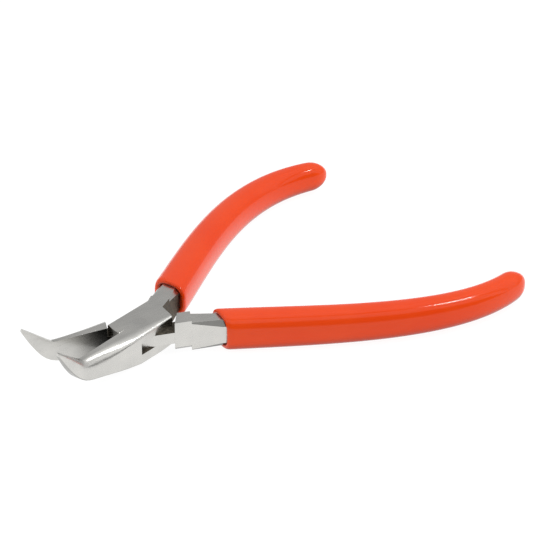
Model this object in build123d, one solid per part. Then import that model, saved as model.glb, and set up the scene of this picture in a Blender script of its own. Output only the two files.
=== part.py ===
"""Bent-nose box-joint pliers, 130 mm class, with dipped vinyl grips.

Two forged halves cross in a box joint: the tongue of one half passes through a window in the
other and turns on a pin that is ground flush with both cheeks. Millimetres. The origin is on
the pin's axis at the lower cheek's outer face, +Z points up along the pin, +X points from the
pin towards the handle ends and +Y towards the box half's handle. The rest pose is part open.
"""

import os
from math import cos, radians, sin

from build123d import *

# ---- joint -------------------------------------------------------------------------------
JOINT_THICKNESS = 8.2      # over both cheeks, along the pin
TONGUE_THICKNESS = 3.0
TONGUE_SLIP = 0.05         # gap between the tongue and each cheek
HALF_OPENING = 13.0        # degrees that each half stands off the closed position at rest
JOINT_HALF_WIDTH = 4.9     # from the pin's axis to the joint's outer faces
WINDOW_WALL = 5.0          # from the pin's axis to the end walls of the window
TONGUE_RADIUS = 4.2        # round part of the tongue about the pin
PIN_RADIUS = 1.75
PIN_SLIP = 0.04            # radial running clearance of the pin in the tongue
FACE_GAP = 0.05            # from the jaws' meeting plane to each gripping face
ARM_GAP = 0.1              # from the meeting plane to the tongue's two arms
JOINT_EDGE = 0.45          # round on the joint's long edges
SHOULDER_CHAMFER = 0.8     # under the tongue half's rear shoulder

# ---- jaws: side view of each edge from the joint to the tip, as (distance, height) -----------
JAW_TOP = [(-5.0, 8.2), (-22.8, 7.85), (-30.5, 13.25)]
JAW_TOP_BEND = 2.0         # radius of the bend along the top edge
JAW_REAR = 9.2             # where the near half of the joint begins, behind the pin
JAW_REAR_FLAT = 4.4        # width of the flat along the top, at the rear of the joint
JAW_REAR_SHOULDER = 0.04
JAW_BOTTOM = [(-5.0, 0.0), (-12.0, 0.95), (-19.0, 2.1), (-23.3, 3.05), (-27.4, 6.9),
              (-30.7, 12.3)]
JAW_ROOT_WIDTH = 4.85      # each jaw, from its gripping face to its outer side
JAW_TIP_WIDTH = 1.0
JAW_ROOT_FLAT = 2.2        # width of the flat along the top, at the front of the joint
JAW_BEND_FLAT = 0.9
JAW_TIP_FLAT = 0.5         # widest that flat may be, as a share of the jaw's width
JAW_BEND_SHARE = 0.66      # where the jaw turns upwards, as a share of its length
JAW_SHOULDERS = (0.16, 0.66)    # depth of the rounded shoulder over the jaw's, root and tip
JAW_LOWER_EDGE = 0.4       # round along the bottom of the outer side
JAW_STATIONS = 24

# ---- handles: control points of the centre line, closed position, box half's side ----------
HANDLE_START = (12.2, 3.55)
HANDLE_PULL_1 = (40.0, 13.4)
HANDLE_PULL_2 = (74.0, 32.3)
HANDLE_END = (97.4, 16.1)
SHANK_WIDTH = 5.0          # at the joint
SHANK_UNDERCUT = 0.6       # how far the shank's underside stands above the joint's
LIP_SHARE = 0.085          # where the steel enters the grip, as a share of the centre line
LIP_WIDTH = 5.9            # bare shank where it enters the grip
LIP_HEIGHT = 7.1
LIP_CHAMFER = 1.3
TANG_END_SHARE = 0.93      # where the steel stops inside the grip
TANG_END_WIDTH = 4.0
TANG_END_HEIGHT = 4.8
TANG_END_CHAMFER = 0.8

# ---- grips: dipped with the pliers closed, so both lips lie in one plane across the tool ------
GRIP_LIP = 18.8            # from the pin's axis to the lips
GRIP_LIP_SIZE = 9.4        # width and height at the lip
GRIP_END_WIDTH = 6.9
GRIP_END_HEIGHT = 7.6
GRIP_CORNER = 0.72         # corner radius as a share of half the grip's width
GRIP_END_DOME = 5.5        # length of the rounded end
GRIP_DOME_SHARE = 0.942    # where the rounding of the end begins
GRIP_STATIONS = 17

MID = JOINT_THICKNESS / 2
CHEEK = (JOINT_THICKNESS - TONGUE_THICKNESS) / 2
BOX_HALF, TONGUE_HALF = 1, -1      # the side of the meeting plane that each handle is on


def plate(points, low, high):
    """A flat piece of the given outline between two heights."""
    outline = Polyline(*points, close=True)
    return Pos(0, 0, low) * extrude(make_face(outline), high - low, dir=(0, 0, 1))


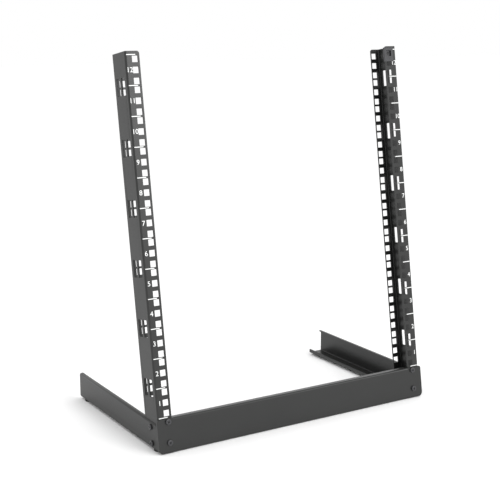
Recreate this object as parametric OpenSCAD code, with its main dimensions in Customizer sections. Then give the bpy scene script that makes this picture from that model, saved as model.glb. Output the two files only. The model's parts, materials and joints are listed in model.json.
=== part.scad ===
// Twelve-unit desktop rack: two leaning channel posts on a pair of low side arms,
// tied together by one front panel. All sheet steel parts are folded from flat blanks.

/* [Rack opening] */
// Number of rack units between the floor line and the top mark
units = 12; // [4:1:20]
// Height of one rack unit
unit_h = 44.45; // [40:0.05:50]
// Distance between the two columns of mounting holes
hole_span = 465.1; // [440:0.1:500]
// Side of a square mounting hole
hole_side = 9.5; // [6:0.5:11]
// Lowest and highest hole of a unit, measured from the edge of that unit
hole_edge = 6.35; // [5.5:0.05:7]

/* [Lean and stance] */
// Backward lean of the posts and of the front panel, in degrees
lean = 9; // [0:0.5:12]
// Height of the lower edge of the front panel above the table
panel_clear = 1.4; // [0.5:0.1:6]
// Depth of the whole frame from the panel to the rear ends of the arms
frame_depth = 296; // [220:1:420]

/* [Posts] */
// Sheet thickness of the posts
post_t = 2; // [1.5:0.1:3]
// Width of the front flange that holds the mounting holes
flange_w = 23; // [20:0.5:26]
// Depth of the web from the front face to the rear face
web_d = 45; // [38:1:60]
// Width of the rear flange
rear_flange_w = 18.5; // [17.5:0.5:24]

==

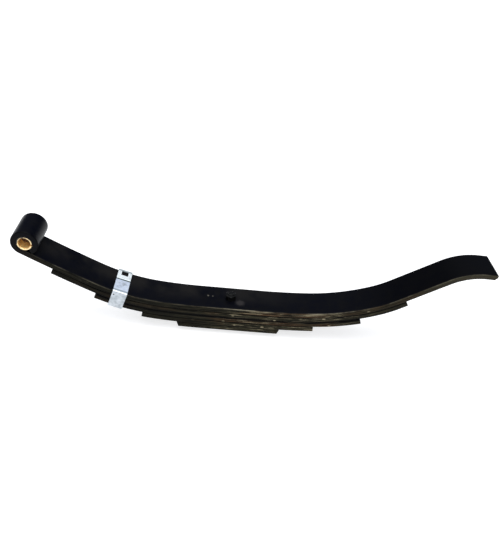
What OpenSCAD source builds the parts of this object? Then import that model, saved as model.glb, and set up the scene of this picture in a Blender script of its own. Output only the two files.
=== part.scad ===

--

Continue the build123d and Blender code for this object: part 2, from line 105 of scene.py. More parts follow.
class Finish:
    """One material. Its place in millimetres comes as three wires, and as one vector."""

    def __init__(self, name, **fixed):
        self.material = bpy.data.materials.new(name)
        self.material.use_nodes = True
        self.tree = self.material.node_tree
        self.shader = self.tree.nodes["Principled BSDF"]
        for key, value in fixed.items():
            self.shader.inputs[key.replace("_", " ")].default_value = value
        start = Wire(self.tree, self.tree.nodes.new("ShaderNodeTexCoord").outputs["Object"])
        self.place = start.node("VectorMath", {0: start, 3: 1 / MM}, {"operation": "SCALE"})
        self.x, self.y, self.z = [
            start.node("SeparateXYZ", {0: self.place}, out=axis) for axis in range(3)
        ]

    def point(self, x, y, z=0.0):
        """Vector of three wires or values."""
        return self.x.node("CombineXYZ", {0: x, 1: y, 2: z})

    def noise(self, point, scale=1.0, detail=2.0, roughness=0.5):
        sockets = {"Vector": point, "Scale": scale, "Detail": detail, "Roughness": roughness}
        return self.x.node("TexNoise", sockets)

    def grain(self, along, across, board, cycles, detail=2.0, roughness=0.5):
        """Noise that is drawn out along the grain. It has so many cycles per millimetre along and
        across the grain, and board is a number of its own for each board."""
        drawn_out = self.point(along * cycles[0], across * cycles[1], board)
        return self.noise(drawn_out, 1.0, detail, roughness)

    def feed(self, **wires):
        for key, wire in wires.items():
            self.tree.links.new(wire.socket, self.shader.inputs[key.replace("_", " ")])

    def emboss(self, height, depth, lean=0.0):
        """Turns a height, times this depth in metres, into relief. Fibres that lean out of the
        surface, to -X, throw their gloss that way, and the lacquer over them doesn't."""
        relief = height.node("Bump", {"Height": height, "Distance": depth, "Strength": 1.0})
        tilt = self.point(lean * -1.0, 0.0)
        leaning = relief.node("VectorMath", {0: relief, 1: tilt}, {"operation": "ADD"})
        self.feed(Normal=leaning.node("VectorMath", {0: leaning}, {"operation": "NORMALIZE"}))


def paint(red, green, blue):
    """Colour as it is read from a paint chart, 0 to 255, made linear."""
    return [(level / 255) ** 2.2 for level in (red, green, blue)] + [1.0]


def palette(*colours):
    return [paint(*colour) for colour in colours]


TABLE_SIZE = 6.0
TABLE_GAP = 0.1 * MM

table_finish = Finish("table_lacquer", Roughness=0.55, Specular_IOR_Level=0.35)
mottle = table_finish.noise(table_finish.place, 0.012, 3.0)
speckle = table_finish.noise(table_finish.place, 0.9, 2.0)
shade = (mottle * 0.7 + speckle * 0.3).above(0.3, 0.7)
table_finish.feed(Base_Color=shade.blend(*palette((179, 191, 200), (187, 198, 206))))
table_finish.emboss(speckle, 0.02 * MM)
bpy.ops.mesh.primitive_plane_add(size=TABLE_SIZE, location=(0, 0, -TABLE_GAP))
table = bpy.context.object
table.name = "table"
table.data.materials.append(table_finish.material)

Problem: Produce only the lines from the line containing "Model this object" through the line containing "dipped vinyl grips.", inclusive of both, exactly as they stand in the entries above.

Exercise output:
Model this object in build123d, one solid per part. Then import that model, saved as model.glb, and set up the scene of this picture in a Blender script of its own. Output only the two files.
=== part.py ===
"""Bent-nose box-joint pliers, 130 mm class, with dipped vinyl grips.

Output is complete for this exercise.